Data excerpt:

════════

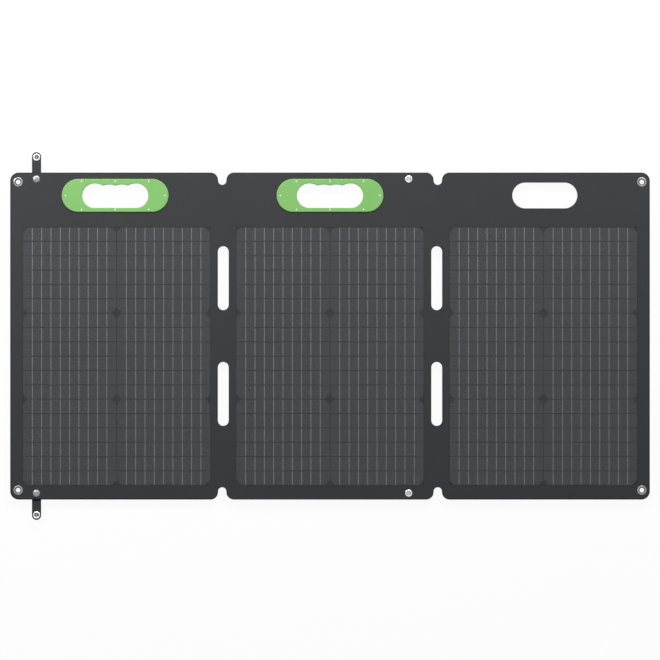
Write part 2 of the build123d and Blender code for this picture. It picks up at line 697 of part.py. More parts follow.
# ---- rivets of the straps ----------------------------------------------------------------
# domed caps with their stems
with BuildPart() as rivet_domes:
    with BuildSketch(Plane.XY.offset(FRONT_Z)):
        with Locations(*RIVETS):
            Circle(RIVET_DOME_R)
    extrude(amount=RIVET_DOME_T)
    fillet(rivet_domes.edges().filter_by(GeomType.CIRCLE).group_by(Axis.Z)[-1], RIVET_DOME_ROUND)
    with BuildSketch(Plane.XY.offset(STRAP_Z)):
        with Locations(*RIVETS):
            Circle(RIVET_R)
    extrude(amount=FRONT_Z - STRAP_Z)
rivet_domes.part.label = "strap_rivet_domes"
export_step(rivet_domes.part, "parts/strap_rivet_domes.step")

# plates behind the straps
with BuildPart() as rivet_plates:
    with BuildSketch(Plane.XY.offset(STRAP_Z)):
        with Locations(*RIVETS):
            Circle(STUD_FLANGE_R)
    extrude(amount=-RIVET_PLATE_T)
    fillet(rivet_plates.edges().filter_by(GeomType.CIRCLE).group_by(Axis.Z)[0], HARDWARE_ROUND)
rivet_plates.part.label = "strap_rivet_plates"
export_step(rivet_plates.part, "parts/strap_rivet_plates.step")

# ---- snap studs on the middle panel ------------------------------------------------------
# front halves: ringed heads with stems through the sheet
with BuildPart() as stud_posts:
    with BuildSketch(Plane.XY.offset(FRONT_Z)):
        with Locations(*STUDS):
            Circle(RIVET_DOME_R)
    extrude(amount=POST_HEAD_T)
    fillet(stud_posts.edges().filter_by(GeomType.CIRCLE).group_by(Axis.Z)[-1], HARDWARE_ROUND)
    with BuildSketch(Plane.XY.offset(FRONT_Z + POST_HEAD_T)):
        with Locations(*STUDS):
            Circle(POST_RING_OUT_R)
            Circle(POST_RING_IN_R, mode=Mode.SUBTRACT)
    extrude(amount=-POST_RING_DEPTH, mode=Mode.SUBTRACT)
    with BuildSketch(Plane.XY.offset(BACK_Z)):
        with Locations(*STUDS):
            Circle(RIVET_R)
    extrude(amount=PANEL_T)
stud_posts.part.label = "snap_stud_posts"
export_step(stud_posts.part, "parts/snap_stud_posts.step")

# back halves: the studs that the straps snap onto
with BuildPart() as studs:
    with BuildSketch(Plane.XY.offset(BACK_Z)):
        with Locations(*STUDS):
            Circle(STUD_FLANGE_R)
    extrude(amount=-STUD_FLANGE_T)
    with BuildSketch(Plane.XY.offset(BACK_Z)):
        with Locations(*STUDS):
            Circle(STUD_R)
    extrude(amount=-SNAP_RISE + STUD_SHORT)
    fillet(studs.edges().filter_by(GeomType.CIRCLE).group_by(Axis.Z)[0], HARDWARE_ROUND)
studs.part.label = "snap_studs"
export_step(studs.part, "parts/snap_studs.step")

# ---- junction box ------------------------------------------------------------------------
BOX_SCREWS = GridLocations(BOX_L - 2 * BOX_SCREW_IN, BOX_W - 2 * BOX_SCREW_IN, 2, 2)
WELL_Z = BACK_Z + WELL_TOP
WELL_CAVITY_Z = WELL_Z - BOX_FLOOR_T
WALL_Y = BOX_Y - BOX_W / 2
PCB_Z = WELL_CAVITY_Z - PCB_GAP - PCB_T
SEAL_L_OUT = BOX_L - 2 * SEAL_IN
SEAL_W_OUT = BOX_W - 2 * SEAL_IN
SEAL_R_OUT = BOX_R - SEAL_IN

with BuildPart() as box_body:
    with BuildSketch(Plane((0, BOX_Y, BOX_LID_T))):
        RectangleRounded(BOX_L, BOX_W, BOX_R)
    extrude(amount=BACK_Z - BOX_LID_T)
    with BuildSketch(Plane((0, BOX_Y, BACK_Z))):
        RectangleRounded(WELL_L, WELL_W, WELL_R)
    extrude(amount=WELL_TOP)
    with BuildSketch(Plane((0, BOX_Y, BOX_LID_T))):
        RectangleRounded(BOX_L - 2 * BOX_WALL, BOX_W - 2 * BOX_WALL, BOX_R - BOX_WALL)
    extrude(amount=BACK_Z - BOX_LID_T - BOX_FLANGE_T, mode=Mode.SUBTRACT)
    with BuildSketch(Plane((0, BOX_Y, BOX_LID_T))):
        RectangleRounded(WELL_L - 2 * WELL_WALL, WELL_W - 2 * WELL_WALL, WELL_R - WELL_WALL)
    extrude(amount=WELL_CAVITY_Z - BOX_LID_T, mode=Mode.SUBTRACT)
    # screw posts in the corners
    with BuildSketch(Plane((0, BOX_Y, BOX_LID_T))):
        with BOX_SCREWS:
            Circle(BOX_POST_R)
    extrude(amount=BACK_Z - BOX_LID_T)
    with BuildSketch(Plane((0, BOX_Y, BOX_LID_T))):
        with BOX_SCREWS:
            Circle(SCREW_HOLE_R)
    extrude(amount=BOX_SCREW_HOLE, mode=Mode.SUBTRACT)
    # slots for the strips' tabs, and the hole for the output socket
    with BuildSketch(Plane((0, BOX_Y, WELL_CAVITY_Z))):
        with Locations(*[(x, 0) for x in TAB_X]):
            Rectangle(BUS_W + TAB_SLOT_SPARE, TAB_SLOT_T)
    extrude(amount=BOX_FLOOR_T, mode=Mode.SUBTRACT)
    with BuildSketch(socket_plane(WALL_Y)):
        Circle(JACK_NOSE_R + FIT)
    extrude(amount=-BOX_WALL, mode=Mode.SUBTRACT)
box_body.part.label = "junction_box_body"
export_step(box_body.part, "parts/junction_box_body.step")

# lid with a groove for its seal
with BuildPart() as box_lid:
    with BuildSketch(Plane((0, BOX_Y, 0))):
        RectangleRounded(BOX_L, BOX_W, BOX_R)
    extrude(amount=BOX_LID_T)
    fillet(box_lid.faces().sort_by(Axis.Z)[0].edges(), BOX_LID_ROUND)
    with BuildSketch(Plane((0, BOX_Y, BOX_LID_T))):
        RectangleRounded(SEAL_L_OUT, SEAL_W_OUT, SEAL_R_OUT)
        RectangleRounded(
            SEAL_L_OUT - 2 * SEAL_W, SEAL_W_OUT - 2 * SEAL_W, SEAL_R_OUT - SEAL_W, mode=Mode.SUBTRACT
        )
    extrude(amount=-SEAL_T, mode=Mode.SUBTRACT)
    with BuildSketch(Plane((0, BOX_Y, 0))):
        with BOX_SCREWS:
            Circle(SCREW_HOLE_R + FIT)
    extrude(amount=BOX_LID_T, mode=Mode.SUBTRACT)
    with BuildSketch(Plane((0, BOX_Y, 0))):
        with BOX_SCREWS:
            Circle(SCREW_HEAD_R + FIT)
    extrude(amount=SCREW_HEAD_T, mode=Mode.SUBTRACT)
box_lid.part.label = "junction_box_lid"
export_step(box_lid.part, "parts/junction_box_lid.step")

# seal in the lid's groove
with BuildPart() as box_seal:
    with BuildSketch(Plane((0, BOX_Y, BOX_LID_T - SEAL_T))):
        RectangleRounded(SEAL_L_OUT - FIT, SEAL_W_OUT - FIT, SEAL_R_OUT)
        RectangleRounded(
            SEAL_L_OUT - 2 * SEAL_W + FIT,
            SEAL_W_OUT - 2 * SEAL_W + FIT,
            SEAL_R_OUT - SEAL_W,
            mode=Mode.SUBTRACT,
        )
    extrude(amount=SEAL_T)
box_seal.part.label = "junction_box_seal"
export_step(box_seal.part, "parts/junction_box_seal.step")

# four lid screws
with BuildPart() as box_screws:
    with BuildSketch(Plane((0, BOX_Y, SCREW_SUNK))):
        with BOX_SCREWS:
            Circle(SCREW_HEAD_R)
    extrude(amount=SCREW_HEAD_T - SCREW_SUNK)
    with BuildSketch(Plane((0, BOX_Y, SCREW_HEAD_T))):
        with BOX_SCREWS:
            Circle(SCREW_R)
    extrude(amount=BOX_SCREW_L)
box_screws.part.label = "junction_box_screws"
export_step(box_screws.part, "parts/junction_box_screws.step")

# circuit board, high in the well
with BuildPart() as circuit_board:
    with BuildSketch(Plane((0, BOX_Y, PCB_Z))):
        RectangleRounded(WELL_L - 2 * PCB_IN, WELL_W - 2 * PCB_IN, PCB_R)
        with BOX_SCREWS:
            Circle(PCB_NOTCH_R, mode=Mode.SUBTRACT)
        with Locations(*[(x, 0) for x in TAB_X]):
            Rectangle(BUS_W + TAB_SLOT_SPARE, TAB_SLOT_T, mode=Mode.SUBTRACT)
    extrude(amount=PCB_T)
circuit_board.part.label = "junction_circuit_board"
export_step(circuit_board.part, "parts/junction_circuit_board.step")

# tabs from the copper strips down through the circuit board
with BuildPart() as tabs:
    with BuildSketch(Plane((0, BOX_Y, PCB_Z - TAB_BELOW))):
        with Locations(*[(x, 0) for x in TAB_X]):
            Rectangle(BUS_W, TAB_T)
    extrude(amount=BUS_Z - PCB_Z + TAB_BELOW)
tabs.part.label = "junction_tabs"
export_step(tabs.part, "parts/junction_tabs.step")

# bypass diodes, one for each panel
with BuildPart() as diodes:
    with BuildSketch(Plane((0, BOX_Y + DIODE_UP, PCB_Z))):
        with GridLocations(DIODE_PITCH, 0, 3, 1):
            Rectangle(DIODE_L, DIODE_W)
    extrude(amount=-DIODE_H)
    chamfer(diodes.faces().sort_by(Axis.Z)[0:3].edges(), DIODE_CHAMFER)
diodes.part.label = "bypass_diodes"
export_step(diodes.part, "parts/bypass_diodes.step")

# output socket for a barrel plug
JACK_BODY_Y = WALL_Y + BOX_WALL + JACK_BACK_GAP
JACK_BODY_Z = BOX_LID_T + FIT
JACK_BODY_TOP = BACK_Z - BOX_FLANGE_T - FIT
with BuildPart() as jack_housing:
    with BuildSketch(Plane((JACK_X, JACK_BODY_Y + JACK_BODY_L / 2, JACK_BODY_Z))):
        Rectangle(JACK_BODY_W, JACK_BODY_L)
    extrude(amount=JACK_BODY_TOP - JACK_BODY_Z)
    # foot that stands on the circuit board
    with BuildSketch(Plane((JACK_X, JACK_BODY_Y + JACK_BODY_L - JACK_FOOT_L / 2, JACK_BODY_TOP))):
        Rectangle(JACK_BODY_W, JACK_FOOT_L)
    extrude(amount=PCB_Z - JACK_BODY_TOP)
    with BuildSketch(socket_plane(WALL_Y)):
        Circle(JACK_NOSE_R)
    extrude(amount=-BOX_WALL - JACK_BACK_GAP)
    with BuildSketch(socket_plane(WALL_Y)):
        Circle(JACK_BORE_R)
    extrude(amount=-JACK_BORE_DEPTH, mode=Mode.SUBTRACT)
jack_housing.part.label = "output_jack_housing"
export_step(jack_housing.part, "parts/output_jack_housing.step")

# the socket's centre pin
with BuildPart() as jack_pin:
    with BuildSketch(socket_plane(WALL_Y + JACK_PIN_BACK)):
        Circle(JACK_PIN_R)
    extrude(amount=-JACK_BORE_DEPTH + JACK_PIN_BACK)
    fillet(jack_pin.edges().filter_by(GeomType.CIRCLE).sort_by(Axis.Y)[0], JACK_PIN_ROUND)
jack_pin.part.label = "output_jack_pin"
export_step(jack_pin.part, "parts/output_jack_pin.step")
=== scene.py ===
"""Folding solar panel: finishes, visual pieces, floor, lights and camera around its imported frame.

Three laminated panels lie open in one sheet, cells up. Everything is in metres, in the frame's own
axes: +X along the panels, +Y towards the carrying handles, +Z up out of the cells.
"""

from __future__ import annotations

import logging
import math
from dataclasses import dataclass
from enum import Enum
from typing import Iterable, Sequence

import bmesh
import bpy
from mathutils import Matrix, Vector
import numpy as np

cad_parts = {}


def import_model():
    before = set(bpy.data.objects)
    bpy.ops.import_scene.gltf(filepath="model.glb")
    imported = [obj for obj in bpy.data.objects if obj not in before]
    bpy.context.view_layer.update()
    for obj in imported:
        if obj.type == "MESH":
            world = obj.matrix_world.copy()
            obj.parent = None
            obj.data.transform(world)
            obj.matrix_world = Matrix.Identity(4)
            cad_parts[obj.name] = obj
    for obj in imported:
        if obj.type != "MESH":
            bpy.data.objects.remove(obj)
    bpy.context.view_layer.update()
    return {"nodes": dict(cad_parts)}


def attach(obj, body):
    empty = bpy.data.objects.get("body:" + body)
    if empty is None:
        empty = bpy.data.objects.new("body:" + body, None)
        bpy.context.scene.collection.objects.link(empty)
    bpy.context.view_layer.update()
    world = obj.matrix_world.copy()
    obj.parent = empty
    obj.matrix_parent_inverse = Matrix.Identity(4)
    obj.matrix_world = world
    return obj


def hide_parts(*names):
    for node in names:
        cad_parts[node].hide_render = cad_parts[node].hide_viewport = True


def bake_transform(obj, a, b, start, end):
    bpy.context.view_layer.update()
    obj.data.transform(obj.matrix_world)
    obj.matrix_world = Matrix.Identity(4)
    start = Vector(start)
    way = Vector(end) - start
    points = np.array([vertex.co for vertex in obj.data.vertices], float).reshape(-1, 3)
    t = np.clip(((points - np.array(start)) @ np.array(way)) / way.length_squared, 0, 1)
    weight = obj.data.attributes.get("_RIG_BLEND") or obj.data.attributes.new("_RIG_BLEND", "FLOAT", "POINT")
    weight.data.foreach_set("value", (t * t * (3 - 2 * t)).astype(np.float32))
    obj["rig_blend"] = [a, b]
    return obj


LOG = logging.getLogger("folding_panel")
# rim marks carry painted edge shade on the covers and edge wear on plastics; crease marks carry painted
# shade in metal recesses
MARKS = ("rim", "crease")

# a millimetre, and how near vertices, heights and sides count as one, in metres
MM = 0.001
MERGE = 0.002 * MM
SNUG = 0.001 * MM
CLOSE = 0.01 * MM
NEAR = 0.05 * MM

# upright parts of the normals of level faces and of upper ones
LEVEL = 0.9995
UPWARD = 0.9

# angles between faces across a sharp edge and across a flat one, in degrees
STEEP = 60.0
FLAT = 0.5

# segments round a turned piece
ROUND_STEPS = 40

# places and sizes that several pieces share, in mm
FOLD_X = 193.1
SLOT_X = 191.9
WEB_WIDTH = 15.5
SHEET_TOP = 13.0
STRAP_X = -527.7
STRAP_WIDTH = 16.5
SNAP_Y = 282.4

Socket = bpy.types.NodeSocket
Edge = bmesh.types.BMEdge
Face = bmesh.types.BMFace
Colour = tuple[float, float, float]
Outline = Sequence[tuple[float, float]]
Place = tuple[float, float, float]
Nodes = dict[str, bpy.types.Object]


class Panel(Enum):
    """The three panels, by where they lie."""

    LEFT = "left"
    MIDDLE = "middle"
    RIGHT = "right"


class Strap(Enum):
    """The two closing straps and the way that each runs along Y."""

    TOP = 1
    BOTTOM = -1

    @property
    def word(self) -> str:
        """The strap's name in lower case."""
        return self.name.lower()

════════

Only the lines running from the line with "import numpy as np" through the line with "obj.data.transform(world)" should be repeated, exactly and with both ends kept.

import numpy as np

cad_parts = {}


def import_model():
    before = set(bpy.data.objects)
    bpy.ops.import_scene.gltf(filepath="model.glb")
    imported = [obj for obj in bpy.data.objects if obj not in before]
    bpy.context.view_layer.update()
    for obj in imported:
        if obj.type == "MESH":
            world = obj.matrix_world.copy()
            obj.parent = None
            obj.data.transform(world)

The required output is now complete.